##### GIVEN MATERIAL

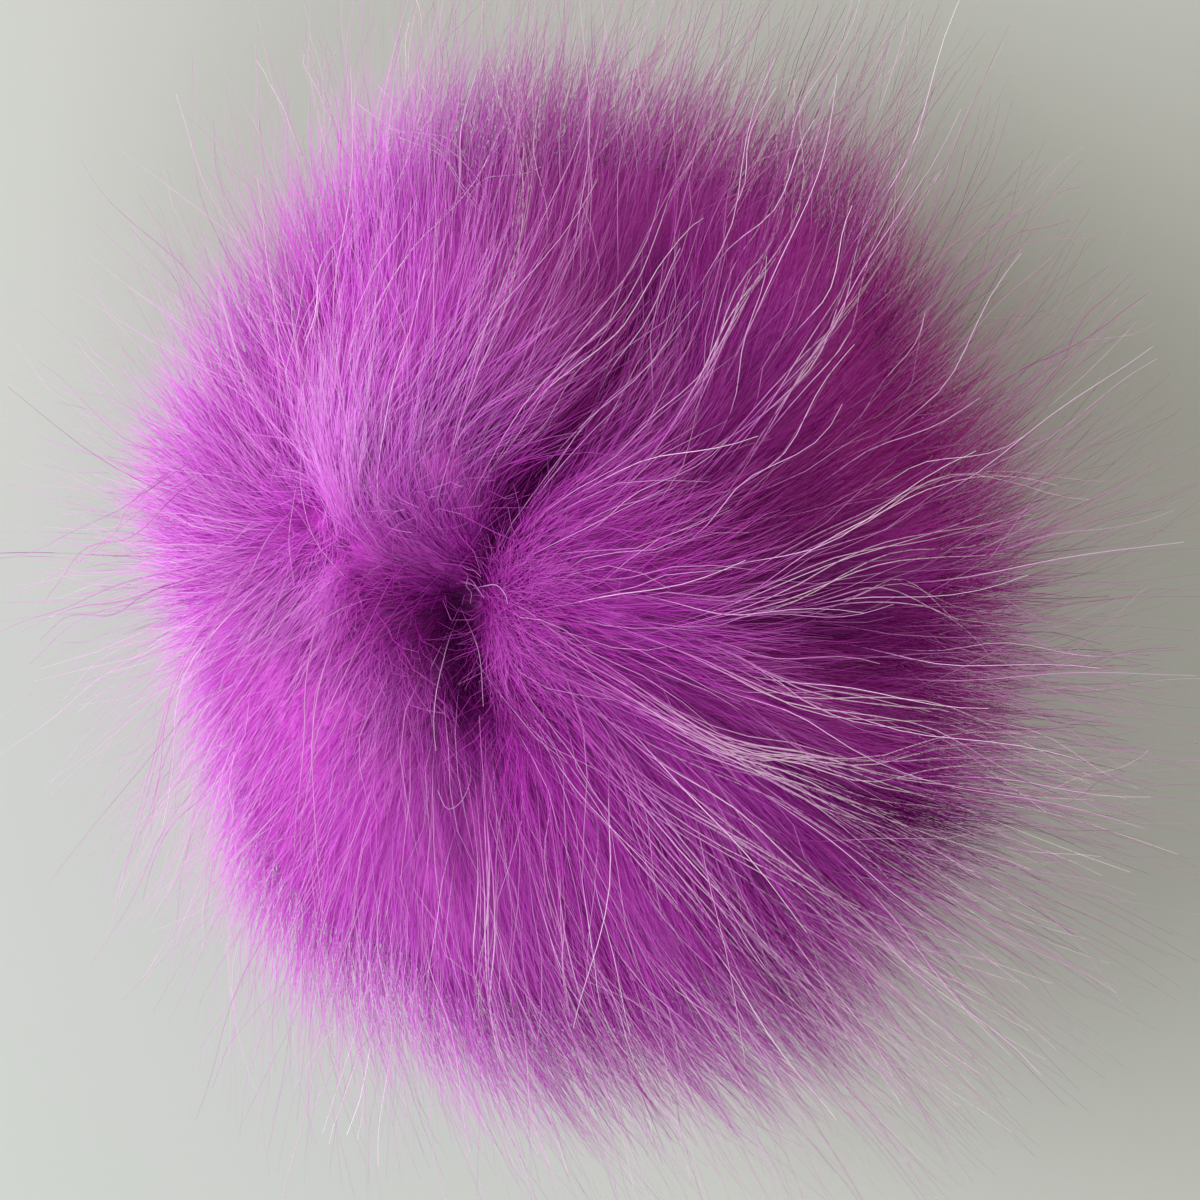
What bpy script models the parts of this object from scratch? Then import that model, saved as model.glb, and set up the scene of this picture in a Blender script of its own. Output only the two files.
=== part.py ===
"""A pom pom of long fur: one ball of gathered pelt whose hair falls in tapering locks."""

import bpy
import bmesh
import math
import random
from collections import namedtuple
from mathutils import Quaternion, Vector

# Sizes are in metres, turns in degrees. +Z is up, and the ball rests on the plane z = 0.
# +X is the picture's right and +Y is its top.
BALL_HALF_WIDTH = 0.0425
BALL_HALF_DEPTH = 0.0485
BALL_HALF_HEIGHT = 0.0350
BALL_CENTRE = Vector((0.0, 0.0, 0.0335))
BALL_FINENESS = 4

LOCK_COUNT = 286
LOCK_ROOT_INSET = 0.0011
LOCK_SEGMENTS = 4
STEPS_PER_SEGMENT = 3
LOCK_THICKNESS = (1.0, 0.80, 0.56, 0.34, 0.12)
LOWEST_ROOT = 0.0065
LENGTH_SPREAD = 0.12
LENGTH_SEED = 11

# How far the hair stands off the ball: the outward pull against the pull along the ball.
OUTWARD_PULL = 0.70
ALONG_PULL = 0.72
DOWNWARD_SHARE = 0.30
FLOOR_REACH = 0.0075
LOCK_HALF_THICKNESS = 0.0012

# Where the hair parts: the gather of the pelt, and a smaller parting beside it.
Parting = namedtuple("Parting", "x y strength")
PARTINGS = (
    Parting(x=-0.0127, y=-0.0035, strength=1.00),
    Parting(x=-0.0305, y=0.0063, strength=0.40),
)

# Swellings and hollows of the ball, seen from its centre.
Lobe = namedtuple("Lobe", "azimuth rise spread height")
LOBES = (
    Lobe(azimuth=195, rise=69, spread=15, height=-0.0075),
    Lobe(azimuth=250, rise=52, spread=13, height=-0.0040),
    Lobe(azimuth=168, rise=38, spread=13, height=-0.0050),
    Lobe(azimuth=75, rise=62, spread=14, height=-0.0025),
    Lobe(azimuth=118, rise=48, spread=22, height=0.0040),
    Lobe(azimuth=168, rise=8, spread=24, height=0.0022),
    Lobe(azimuth=222, rise=22, spread=22, height=0.0030),
    Lobe(azimuth=275, rise=20, spread=26, height=0.0032),
    Lobe(azimuth=325, rise=28, spread=24, height=0.0028),
    Lobe(azimuth=15, rise=30, spread=26, height=0.0015),
    Lobe(azimuth=60, rise=24, spread=22, height=0.0022),
)

# Round the gather: how far the hair turns from straight outward, and its length.
Sweep = namedtuple("Sweep", "azimuth bend length")
SWEEPS = (
    Sweep(azimuth=-180, bend=0, length=0.0190),
    Sweep(azimuth=-120, bend=4, length=0.0205),
    Sweep(azimuth=-85, bend=6, length=0.0225),
    Sweep(azimuth=-45, bend=-8, length=0.0215),
    Sweep(azimuth=0, bend=10, length=0.0200),
    Sweep(azimuth=40, bend=30, length=0.0205),
    Sweep(azimuth=75, bend=12, length=0.0205),
    Sweep(azimuth=110, bend=0, length=0.0195),
    Sweep(azimuth=180, bend=0, length=0.0190),
)
BEND_REACH = 0.050
SHORT_NEAR_PARTING = 0.55
PARTING_REACH = 0.018
PARTING_BARE = 0.011
LOW_BAND = 0.020
SHORT_LOW_DOWN = 0.62

# The long locks that stand out past the rest, by where they leave the ball.
LongLock = namedtuple("LongLock", "azimuth rise length")
LONG_LOCKS = (
    LongLock(azimuth=-88, rise=14, length=0.034),
    LongLock(azimuth=-112, rise=12, length=0.033),
    LongLock(azimuth=-66, rise=16, length=0.032),
    LongLock(azimuth=-48, rise=15, length=0.034),
    LongLock(azimuth=-28, rise=14, length=0.033),
    LongLock(azimuth=8, rise=16, length=0.031),
    LongLock(azimuth=42, rise=18, length=0.032),
    LongLock(azimuth=66, rise=14, length=0.029),
    LongLock(azimuth=98, rise=16, length=0.024),
    LongLock(azimuth=138, rise=12, length=0.029),
    LongLock(azimuth=176, rise=16, length=0.026),
    LongLock(azimuth=208, rise=10, length=0.029),
)


def direction(azimuth, rise):
    """The unit direction at an azimuth from +X and a rise from level."""
    level = math.cos(math.radians(rise))
    turn = math.radians(azimuth)
    return Vector((level * math.cos(turn), level * math.sin(turn), math.sin(math.radians(rise))))


def ball_reach(heading):
    """The distance from the ball's centre to its surface along a heading."""
    x, y, z = heading
    plain = 1.0 / math.sqrt((x / BALL_HALF_WIDTH) ** 2 + (y / BALL_HALF_DEPTH) ** 2
                            + (z / BALL_HALF_HEIGHT) ** 2)
    swell = 0.0
    for lobe in LOBES:
        away = math.degrees(heading.angle(direction(lobe.azimuth, lobe.rise)))
        swell += lobe.height * math.exp(-(away / lobe.spread) ** 2)
    return plain + swell


def outward(point):
    """The outward direction of the plain ball at or beyond a point."""
    reach = point - BALL_CENTRE
    return Vector((reach.x / BALL_HALF_WIDTH ** 2, reach.y / BALL_HALF_DEPTH ** 2,
                   reach.z / BALL_HALF_HEIGHT ** 2)).normalized()


def parting_point(parting):
    """The point on top of the plain ball where the hair parts."""
    level = 1.0 - (parting.x / BALL_HALF_WIDTH) ** 2 - (parting.y / BALL_HALF_DEPTH) ** 2
    return BALL_CENTRE + Vector((parting.x, parting.y, BALL_HALF_HEIGHT * math.sqrt(level)))


def nearest_parting(point):
    """The distance from a point to the nearest place where the hair parts."""
    return min((point - parting_point(parting)).length for parting in PARTINGS)


def sweep_at(azimuth):
    """The bend and the length at an azimuth round the gather, between the rows of SWEEPS."""
    for first, second in zip(SWEEPS, SWEEPS[1:]):
        if azimuth <= second.azimuth:
            share = (azimuth - first.azimuth) / (second.azimuth - first.azimuth)
            bend = first.bend + share * (second.bend - first.bend)
            return bend, first.length + share * (second.length - first.length)
    return SWEEPS[-1].bend, SWEEPS[-1].length


def away_from_middle(point):
    """The level direction that leads away from the ball's upright middle line."""
    return Vector((point.x, point.y, 0.0)).normalized()


def azimuth_round_gather(point):
    """The azimuth of a point seen from above the gather."""
    return math.degrees(math.atan2(point.y - PARTINGS[0].y, point.x - PARTINGS[0].x))


def hair_heading(point):
    """The direction in which hair runs at a point on or outside the ball."""
    flow = Vector((0.0, 0.0, 0.0))
    for parting in PARTINGS:
        away = point - parting_point(parting)
        flow += parting.strength * away / away.length_squared
    out = outward(point)
    flow = (flow - out * flow.dot(out)).normalized()
    gather_distance = (point - parting_point(PARTINGS[0])).length
    bend = sweep_at(azimuth_round_gather(point))[0] * min(1.0, gather_distance / BEND_REACH)
    flow = Quaternion(out, math.radians(bend)) @ flow
    if flow.z < 0.0:
        flow.z *= DOWNWARD_SHARE
        flow -= away_from_middle(point) * min(0.0, flow.dot(away_from_middle(point)))
    heading = (out * OUTWARD_PULL + flow * ALONG_PULL).normalized()
    clear = (point.z - LOCK_HALF_THICKNESS) / FLOOR_REACH
    if heading.z < 0.0:
        heading.z *= max(0.0, min(1.0, clear))
    return heading.normalized()


def lock_path(root, length):
    """The points of a lock's middle line, from its root to its tip."""
    step = length / (LOCK_SEGMENTS * STEPS_PER_SEGMENT)
    point = root.copy()
    path = []
    for _ in range(LOCK_SEGMENTS):
        for _ in range(STEPS_PER_SEGMENT):
            point = point + hair_heading(point) * step
        path.append((point.copy(), hair_heading(point)))
    return path


def lock_length(root, chance):
    """The length of a lock by where its root lies."""
    length = sweep_at(azimuth_round_gather(root))[1]
    near = min(1.0, nearest_parting(root) / PARTING_REACH)
    length *= SHORT_NEAR_PARTING + (1.0 - SHORT_NEAR_PARTING) * near
    low = max(0.0, 1.0 - root.z / LOW_BAND)
    length *= 1.0 - (1.0 - SHORT_LOW_DOWN) * low
    return length * (1.0 + LENGTH_SPREAD * chance.uniform(-1.0, 1.0))


def shape_ball(bm):
    """The ball of pelt: a round form with its swellings, and a flat spot where it rests."""
    bmesh.ops.create_icosphere(bm, subdivisions=BALL_FINENESS, radius=1.0)
    for vertex in bm.verts:
        heading = vertex.co.normalized()
        vertex.co = BALL_CENTRE + heading * ball_reach(heading)
        vertex.co.z = max(0.0, vertex.co.z)
    bm.normal_update()


def spread_roots(bm):
    """Evenly spread faces of the ball, each the root of one lock."""
    centres = {}
    for face in bm.faces:
        centre = face.calc_center_median()
        if centre.z > LOWEST_ROOT and nearest_parting(centre) > PARTING_BARE:
            centres[face] = centre
    faces = list(centres)
    chosen = [faces[0]]
    distance = {face: (centres[face] - centres[faces[0]]).length for face in faces}
    while len(chosen) < LOCK_COUNT:
        farthest = max(faces, key=lambda face: distance[face])
        chosen.append(farthest)
        for face in faces:
            distance[face] = min(distance[face], (centres[face] - centres[farthest]).length)
    return [(face, centres[face]) for face in chosen]


def long_lock_lengths(roots):
    """The root nearest to each row of LONG_LOCKS, with that row's length."""
    lengths = {}
    for row in LONG_LOCKS:
        heading = direction(row.azimuth, row.rise)
        nearest = min(roots, key=lambda root: (root[1] - BALL_CENTRE).angle(heading))
        lengths[nearest[0]] = row.length
    return lengths


def grow_lock(bm, face, root, length):
    """One three-sided lock, drawn out of its root face along the run of the hair."""
    bmesh.ops.inset_individual(bm, faces=[face], thickness=LOCK_ROOT_INSET)
    centre = root
    heading = face.normal.copy()
    thickness = LOCK_THICKNESS[0]
    for (point, ahead), thinner in zip(lock_path(root, length), LOCK_THICKNESS[1:]):
        face = bmesh.ops.extrude_discrete_faces(bm, faces=[face])["faces"][0]
        turn = heading.rotation_difference(ahead)
        for vertex in face.verts:
            side = turn @ (vertex.co - centre)
            vertex.co = point + side * (thinner / thickness)
            vertex.co.z = max(0.0, vertex.co.z)
        centre, heading, thickness = point, ahead, thinner


def build_fur_ball(collection):
    """The fur ball with all its locks, as one solid."""
    chance = random.Random(LENGTH_SEED)
    bm = bmesh.new()
    shape_ball(bm)
    roots = spread_roots(bm)
    long_lengths = long_lock_lengths(roots)
    for face, root in roots:
        length = long_lengths.get(face, lock_length(root, chance))
        grow_lock(bm, face, root, length)
    bmesh.ops.recalc_face_normals(bm, faces=bm.faces)
    mesh = bpy.data.meshes.new("fur_ball")
    bm.to_mesh(mesh)
    bm.free()
    ball = bpy.data.objects.new("fur_ball", mesh)
    collection.objects.link(ball)
    mesh.materials.append(fur_material())
    return ball


def fur_material():
    """Long soft fur, dyed orchid purple."""
    material = bpy.data.materials.new("fur")
    material.use_nodes = True
    surface = material.node_tree.nodes["Principled BSDF"]
    surface.inputs["Base Color"].default_value = (0.36, 0.04, 0.36, 1.0)
    surface.inputs["Roughness"].default_value = 0.6
    surface.inputs["Sheen Weight"].default_value = 0.4
    return material


def main():
    for item in list(bpy.data.objects):
        bpy.data.objects.remove(item)
    collection = bpy.data.collections.new("pom_pom")
    bpy.context.scene.collection.children.link(collection)
    build_fur_ball(collection)


main()
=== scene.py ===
# A pom pom of long dyed fur, lying on a pale surface and seen from above.
import bpy
import bmesh
import math
import numpy as np
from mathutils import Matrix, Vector, noise
from mathutils.kdtree import KDTree


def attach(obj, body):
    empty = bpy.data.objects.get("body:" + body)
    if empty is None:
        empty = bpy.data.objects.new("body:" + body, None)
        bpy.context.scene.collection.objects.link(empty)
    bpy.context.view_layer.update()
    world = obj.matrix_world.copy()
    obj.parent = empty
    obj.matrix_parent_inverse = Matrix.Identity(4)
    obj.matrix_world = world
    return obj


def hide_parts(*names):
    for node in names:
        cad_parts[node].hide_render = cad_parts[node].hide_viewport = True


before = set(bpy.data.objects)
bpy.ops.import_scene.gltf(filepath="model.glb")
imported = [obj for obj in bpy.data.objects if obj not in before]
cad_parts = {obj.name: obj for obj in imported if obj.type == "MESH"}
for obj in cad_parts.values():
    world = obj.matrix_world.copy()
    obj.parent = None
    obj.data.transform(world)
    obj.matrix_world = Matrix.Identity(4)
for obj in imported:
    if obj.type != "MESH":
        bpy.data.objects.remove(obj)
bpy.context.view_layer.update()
print("frame loaded")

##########

Repeat the span of lines that opens with the line holding "long_lengths = long_lock_lengths(roots)" and closes with the line holding "before = set(bpy.data.objects)", exactly as it stands.

*RESPONSE BELOW*.
    long_lengths = long_lock_lengths(roots)
    for face, root in roots:
        length = long_lengths.get(face, lock_length(root, chance))
        grow_lock(bm, face, root, length)
    bmesh.ops.recalc_face_normals(bm, faces=bm.faces)
    mesh = bpy.data.meshes.new("fur_ball")
    bm.to_mesh(mesh)
    bm.free()
    ball = bpy.data.objects.new("fur_ball", mesh)
    collection.objects.link(ball)
    mesh.materials.append(fur_material())
    return ball


def fur_material():
    """Long soft fur, dyed orchid purple."""
    material = bpy.data.materials.new("fur")
    material.use_nodes = True
    surface = material.node_tree.nodes["Principled BSDF"]
    surface.inputs["Base Color"].default_value = (0.36, 0.04, 0.36, 1.0)
    surface.inputs["Roughness"].default_value = 0.6
    surface.inputs["Sheen Weight"].default_value = 0.4
    return material


def main():
    for item in list(bpy.data.objects):
        bpy.data.objects.remove(item)
    collection = bpy.data.collections.new("pom_pom")
    bpy.context.scene.collection.children.link(collection)
    build_fur_ball(collection)


main()
=== scene.py ===
# A pom pom of long dyed fur, lying on a pale surface and seen from above.
import bpy
import bmesh
import math
import numpy as np
from mathutils import Matrix, Vector, noise
from mathutils.kdtree import KDTree


def attach(obj, body):
    empty = bpy.data.objects.get("body:" + body)
    if empty is None:
        empty = bpy.data.objects.new("body:" + body, None)
        bpy.context.scene.collection.objects.link(empty)
    bpy.context.view_layer.update()
    world = obj.matrix_world.copy()
    obj.parent = empty
    obj.matrix_parent_inverse = Matrix.Identity(4)
    obj.matrix_world = world
    return obj


def hide_parts(*names):
    for node in names:
        cad_parts[node].hide_render = cad_parts[node].hide_viewport = True


before = set(bpy.data.objects)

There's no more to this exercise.